Mary of Magdalene came to the tomb early in the morning, while it was still dark.
Jesus in the tomb is one proof we have that darkness is not the enemy. Our greatest enemy is the unwillingness to believe in dawn, in resurrection. Hope is what keeps the soul alive in bad times; hope gives us strength to go on despite the darkness of the moment.
When we celebrate Easter as the feast of hope, this is what we proclaim:
Hope is the foundation of happiness. It makes tomorrow a destination rather than simply grounds for the dread of disaster.
Hope is the gift of God to us. The work it takes to make hope real is the gift we give back to God.
Hope is the instinct in us that something greater than what now is, can become real. It is as much a call to respond as it is a sign of what is lacking.

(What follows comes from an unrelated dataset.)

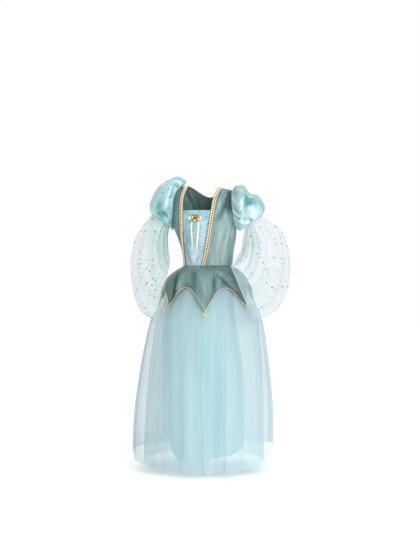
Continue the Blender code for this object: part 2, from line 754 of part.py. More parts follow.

Hope is the cutting edge of vision. It tells us that, indeed, another world is possible but just over the horizon.
Hope is not a free gift. It does not come without a cost. It requires us to earn it.
Hope never solves anything. It simply opens a necessary door in the human enterprise and invites us, begs us, to walk through it–for our sake, of course, but for the sake of the world, as well.
Hope is a quiet, whispered, wonderment saying over and over again in the heart of each of us, “Possibility, possibility, possibility.”
Most of all, hope requires that we spin a few dreams for ourselves that are possible, do able and desirable. Then, all that’s left is the doing of them.